I personally think this is just as some other posters have said -- it's a stealth layoff to avoid paying severance by getting people to quit on their own, and the decision will gradually be reversed (or the policy just not enforced) once the desired reductions have been accomplished.
ObSnark: When did Carly change her name to Marissa?
Cyrano de Maniac
This is probably a management oversight problem. We will see what becomes of it. It is not Yahoo!'s biggest problem. The problem with Yahoo! is that it doesn't have a point. I think many of us remember when it was a fairly useful directory of websites, and then transformed into a "web portal." I think that still translates to shitty web based AOL clone thing. Now, it seems like there are just a lot of other sites that do each individual thing better. Whether it is Google for search, Gmail for e-mail, tons of news aggregators for news, Pandora/Spotify/Grooveshark for Music, Netflix/Hulu/Youtube for movies and video, etc. Is the new home page better than the old one? I think so. It is much clearer with less cruft. Still at the end of the day if I am a web user why would I want to use Yahoo! for internet dating, when I can use match.com, pof, etc. Yahoo! brand itself doesn't convey anything anymore. It carries no gravitas, it is not associated with quality, speed, clarity, innovation, etc. To be honest, I associate it with spam and compromised e-mail addresses.
If they still want to be a "web portal" they need to really figure out a compelling reason for a web portal. Why should I come to Yahoo.com? What does a web portal do for me that google can't do just as easily? When they answer that question honestly, then they can figure out a way to move forward. Otherwise, they are a prisoner to their past that is not likely to return.
Ms. Mayer seems to see some of the problems. I guess the problem is whether the boat has hit the iceberg or if there is still time to turn?
When I am in the office, people from different organizations continually come up to me to ask me questions and a lot of times they can figure it out themselves but they're too lazy. These distractions tend to disrupt my thought process and so when I go back to the task I was working on it takes a bit of time for me to get back into that thought process. Its worse when I actually have to go look at something for one of these people. I am also limited at how long I can spend at work due to being single and having two dogs who need to be let out roughly after 9 hours. That means if you take into account my commute I only work 8 hours.

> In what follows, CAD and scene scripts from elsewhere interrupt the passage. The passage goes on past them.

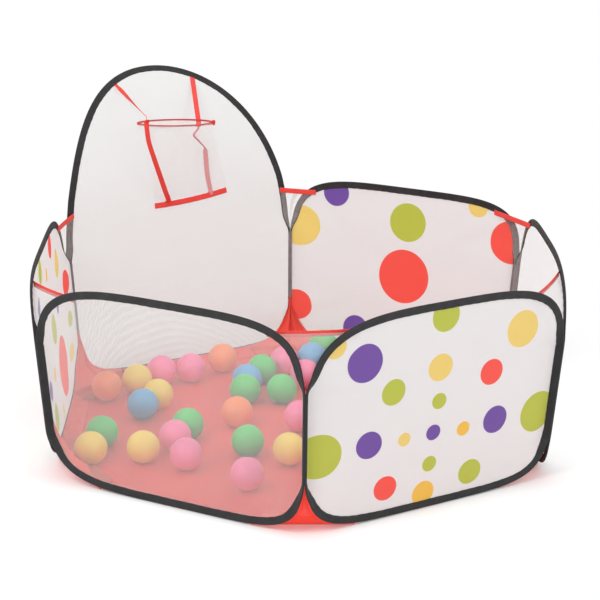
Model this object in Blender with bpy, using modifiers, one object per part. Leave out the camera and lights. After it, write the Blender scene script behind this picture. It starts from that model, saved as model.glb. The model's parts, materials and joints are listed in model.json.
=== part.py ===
"""Six-sided pop-up ball pit with a hoop wall, and the balls that lie in it.

Every wall is a loop of spring wire in a black binding tape, with cloth stretched inside it. The loops are made
flat, leaned outwards and joined at six corners, each by a net gore above and a red gusset below. One wall is
taller than the others and bends backwards, and carries a small hoop with a net pocket.
Metres, +Z up. The origin is the middle of the floor sheet's underside, and the front corner points along -Y.
Walls and corners are counted from the front corner, towards +X. Wall 0 runs from corner 0 to corner 1.
"""

import math

import bmesh
import bpy
from mathutils import Matrix, Vector

# Ring of walls
WALL_COUNT = 6
WALL_WIDTH = 0.500
RIM_HEIGHT = 0.372
CORNER_LEAN = 0.034
LOOP_EXPONENT = 4.1
LOOP_POINTS = 36

# Tall wall
TALL_WALL = 3
TALL_LENGTH = 0.642
TALL_WIDEST_SHARE = 0.316
TALL_TOP_EXPONENT = 2.05
TALL_FOOT_EXPONENT = 6.0
BEND_START = 0.330
BEND_RADIUS = 0.414

# Wire, binding tape and cloth
WIRE_DIAMETER = 0.002
WIRE_GAP = 0.00035
TAPE_WIDTH = 0.014
TAPE_THICKNESS = 0.0005
TAPE_EDGE_THICKNESS = 0.0026
CLOTH_THICKNESS = 0.001
FREE_GAP = 0.0003
SEAM_HALF_GAP = 0.0018

# Floor sheet
FLOOR_THICKNESS = 0.001
FLOOR_MARGIN = 0.003
CORNER_CUT = 0.100

# Corner gores, their trims and the gussets
GORE_THICKNESS = 0.0008
GORE_INSET = 0.008
GORE_ROWS = 5
TRIM_WIDTH = 0.009
TRIM_THICKNESS = 0.0018
TRIM_DROP = 0.026
SEAM_TOP = 0.255
SEAM_FOOT = 0.115
GUSSET_SIDE_FOOT = 0.020
GUSSET_ROWS = 5
GUSSET_FOLD = 0.009

# Hoop and its pocket
HOOP_RADIUS = 0.074
HOOP_TUBE_DIAMETER = 0.0045
HOOP_TILT = math.radians(14.5)
HOOP_SIDE_TILT = math.radians(7)
HOOP_ALONG = 0.023
HOOP_BACK_HEIGHT = 0.4945
HOOP_BACK_GAP = 0.0055
HOOP_POINTS = 24
POCKET_THICKNESS = 0.0008
POCKET_ROWS = 6
POCKET_WALL_GAP = 0.004
POCKET_FOOT_DEPTH = 0.004

# Webbing: two straps from the loop's top to the ring and on to a hem tape on the wall
WEB_WIDTH = 0.010
WEB_THICKNESS = 0.0008
WEB_POCKET_GAP = 0.0012
WEB_STEPS = 5
HANGER_SPREAD = 0.088
HANGER_INSET = 0.008
LEFT_RING_TURN = math.radians(15)
RIGHT_RING_TURN = math.radians(205)
LEFT_WEB_FOOT = 0.029
RIGHT_WEB_FOOT = -0.072
HEM_LEFT = 0.057
HEM_RIGHT = -0.110
HEM_LEFT_HEIGHT = 0.341
HEM_RIGHT_HEIGHT = 0.355
HEM_WIDTH = 0.011
HEM_THICKNESS = 0.0016
WEB_STAGE_SHARES = (0.15, 0.32, 0.50, 0.68, 0.84, 0.97)

# Balls: colour, then place from the middle of the floor in wall widths
BALL_DIAMETER = 0.060
BALL_GAP = 0.0006
BALL_WALL_GAP = 0.013
BALL_AROUND = 12
BALL_RINGS = 7
SETTLE_ROUNDS = 60
BALL_PLACE_SHARES = (
    ("orange", -0.734, 0.296),
    ("yellow", -0.620, 0.378),
    ("yellow", -0.530, 0.202),
    ("blue", -0.582, 0.090),
    ("pink", -0.528, 0.486),
    ("pink", -0.410, 0.512),
    ("orange", -0.284, 0.636),
    ("green", -0.124, 0.498),
    ("blue", -0.184, 0.378),
    ("green", -0.192, 0.256),
    ("green", -0.048, 0.258),
    ("orange", -0.222, 0.002),
    ("green", -0.404, -0.124),
    ("pink", -0.446, -0.246),
    ("pink", -0.400, -0.424),
    ("yellow", -0.556, -0.354),
    ("green", -0.714, -0.204),
    ("yellow", -0.742, -0.362),
    ("green", -0.182, -0.298),
    ("pink", -0.184, -0.610),
    ("yellow", -0.034, -0.378),
    ("pink", 0.014, -0.042),
    ("pink", -0.030, 0.606),
    ("pink", 0.048, 0.436),
    ("blue", 0.084, 0.652),
    ("green", 0.136, 0.820),
)

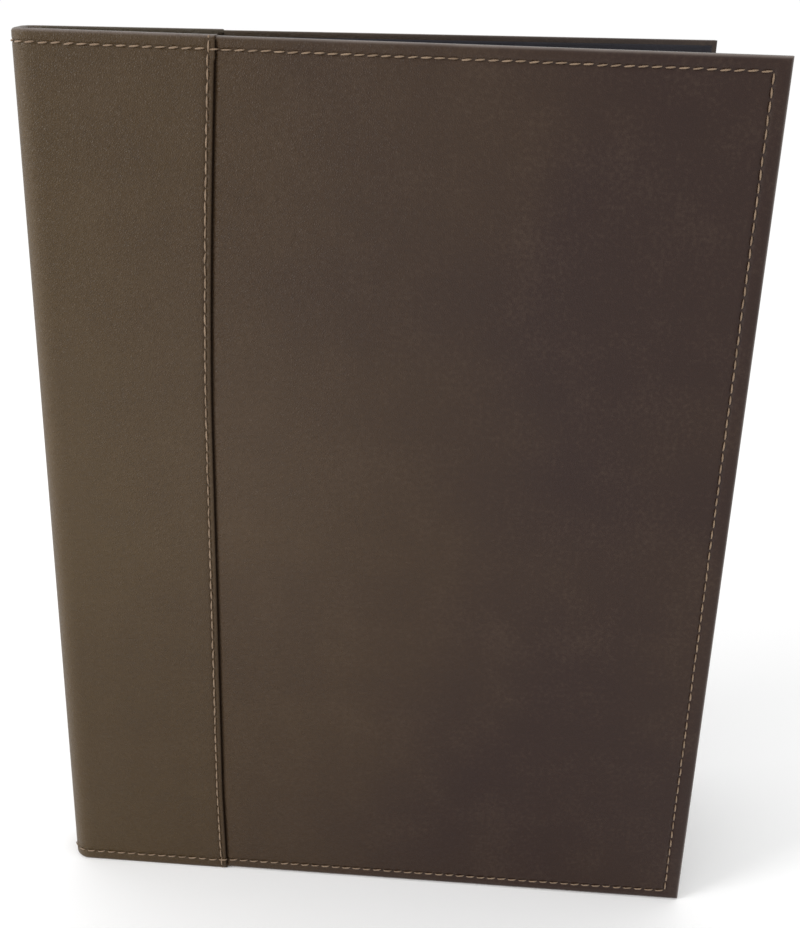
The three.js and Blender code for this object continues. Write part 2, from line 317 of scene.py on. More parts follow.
def lean(x, z):
    """Moves points near the seam sideways as it leans, and draws those within 5 mm of it closer."""
    x = x + (seam_at(z) - SEAM) * smooth((SEAM + 40 * MM - x) / (30 * MM))
    away = x - seam_at(z) - 0.5 * MM
    return x - 0.7 * away * (1 - np.minimum(np.abs(away) / (5 * MM), 1))


def panel_ring(top, edge, bottom):
    """Places (x, z) at these distances from the three edges: along the top, down and back."""
    x = np.linspace(PANEL_START, WIDTH - EDGE_ROW, CORNER + 1)
    x += (EDGE_ROW - edge) * np.clip((x - WIDTH + EDGE_ROW + MITRE) / MITRE, 0, 1)
    z = np.linspace(EDGE_TOP, BOTTOM_ROW, FINE * EDGE_STITCHES + 1)
    z += (HEIGHT - top - EDGE_TOP) * np.clip((z - EDGE_TOP + MITRE) / MITRE, 0, 1)
    z -= (BOTTOM_ROW - bottom) * np.clip((BOTTOM_ROW + MITRE - z) / MITRE, 0, 1)
    drift = (TOP_ROW[1] - top_row(x)) * min(1.0, top / TOP_ROW[1])
    ring_x = np.concatenate([x, np.full(len(z) - 2, WIDTH - edge), x[::-1]])
    ring_z = np.concatenate([HEIGHT - top + drift, z[1:-1], np.full(len(x), bottom)])
    return ring_x, ring_z


def panel_ticks():
    """Which points of the top leg start a column: all of them beside the seam, then one to a stitch."""
    fine = FINE * SEAM_COLUMNS
    return [*range(fine), *range(fine, CORNER + 1, FINE)]


def panel_middle(first_inner):
    """Faces of the panel's coarse middle. The outermost ones take in the fine points of ring 0."""
    ticks = panel_ticks()
    across, down = len(ticks) - 1, EDGE_STITCHES

    def index(i, j):
        if j == 0:
            return ticks[i]
        if j == down:
            return CORNER + LOWER_CORNER - ticks[i]
        if i == across:
            return CORNER + FINE * j
        return first_inner + (j - 1) * across + i

    faces = []
    for i in range(across):
        for j in range(down):
            loop = [index(i, j + 1)]
            if j == down - 1:
                loop += range(index(i, down) - 1, index(i + 1, down), -1)
            loop.append(index(i + 1, j + 1))
            if i == across - 1:
                loop += range(CORNER + FINE * (j + 1) - 1, CORNER + FINE * j, -1)
            loop.append(index(i + 1, j))
            if j == 0:
                loop += range(ticks[i + 1] - 1, ticks[i], -1)
            loop.append(index(i, j))
            faces.append(tuple(loop))
    return faces


def leather_panel(side, material):
    """The main leather of one cover: rings of points round three edges carry the stitch row, the rim and
    the turned-in border, and a coarse grid fills the middle."""
    far = 1.0                       # metres from the stitch row: no relief
    rings = [(*panel_ring(TOP_ROW[1] + d, EDGE_ROW + d, BOTTOM_ROW + d), 0.0, abs(d)) for d in ROW_SIDES]
    rings.append((*panel_ring(MARGIN, MARGIN + 0.4 * MM, MARGIN), 0.0, far))
    for inset, depth in zip(*rim_profile(BORDER_DEPTH - STRIP_PROUD)):
        rings.append((*panel_ring(inset + PANEL_INSET, inset, inset + PANEL_INSET), depth, far))
    ring_x, ring_z = rings[0][:2]
    rows = ring_z[CORNER:LOWER_CORNER:FINE][1:]
    inner = [part.ravel() for part in np.meshgrid(ring_x[panel_ticks()[:-1]], rows)]
    parts = [np.stack(np.broadcast_arrays(*ring)) for ring in [*rings, (*inner, 0.0, far)]]
    x, z, depth, away = np.concatenate(parts, axis=1)
    x = lean(x, z)
    count = len(ring_x)
    number = np.resize(np.arange(count), len(x))
    on_leg = (number <= CORNER) | (number >= LOWER_CORNER)
    along = np.where(on_leg, (x + TO_PATH) / ROW_PITCH, number / FINE)
    # pressed down beside the strip's edge, with painted shadow there, and undulating away from it and from
    # the rims
    outer, from_seam = depth == 0, x - seam_at(z)
    pressed = 0.55 * MM * smooth((1.3 * MM - from_seam) / (1.2 * MM)) * outer
    seam_groove_shadow = 0.9 * MM * smooth((0.8 * MM - from_seam) / (0.7 * MM)) * outer
    calm = smooth(np.minimum(WIDTH - x, from_ends(z)) / RIPPLE_FADE) * outer
    calm *= smooth((from_seam - 3 * MM) / (20 * MM))
    seed = 7.4 + 4.3 * side
    wave = (ripple(x, z, seed, 60 * MM, 0.3 * MM) + ripple(x, z, seed, 17 * MM, 0.06 * MM)) * calm
    points = triples(x, STRIP_PROUD + depth + relief(along, away) + pressed + wave, z)
    # the cut's depth carries the painted shadow beside the strip's edge
    cut = triples(side * (x + TO_PATH), depth - seam_groove_shadow, z)
    faces = grid_faces(len(rings), count) + panel_middle(count * len(rings))
    name = COVER_NAME[side]
    placed = cover_matrix(side)
    piece = make_object(f"{name}_panel_leather", points, faces, material, placed, side == BACK, cut)
    thicken(piece, LEATHER)
    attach(piece, COVER_BODY[side])
    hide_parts(f"{name}_panel")


# The spine strip

NEAR_EDGE = np.array([4.2, 3.4, 2.8, 2.4, 2.1, 1.8, 1.5, 1.2, 0.8, 0.45, 0.2, 0.08, 0.03, 0.0]) * MM
TUCK = np.array([0, 0, 0, 0, 0, 0, 0, 0, 0.03, 0.13, 0.31, 0.51, 0.75, 1.0])


def turned_edge(z):
    """The strip's turned edge is double, so it stands a little higher, except on the rims."""
    return 0.35 * MM * smooth(from_ends(z) / (12 * MM))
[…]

When I work from home, I am only distracted as needed by people. Most times they send an email which I can respond to at my leisure. I also do not have a time limit and I can go let my dogs outside to relieve themselves and then go back to work. I end up actually working closer to 12 hours when I work from home.
I will say that yes if I were married and had kids I would probably have distraction at home but I would have to in that situation have a separation in my home where I had an office instead of working from my recliner in the living room.
Managers are like dogs, all the way up to the executive level. When they enter a new area, they mark their territory by pissing all over everything.
I hear this fallacy a lot.
When I work from home, I'm still pairing up with another developer over skype/tmux, and I am super productive doing it.
It's 2012, there's no reason remote working should incur a penalty in collaboration.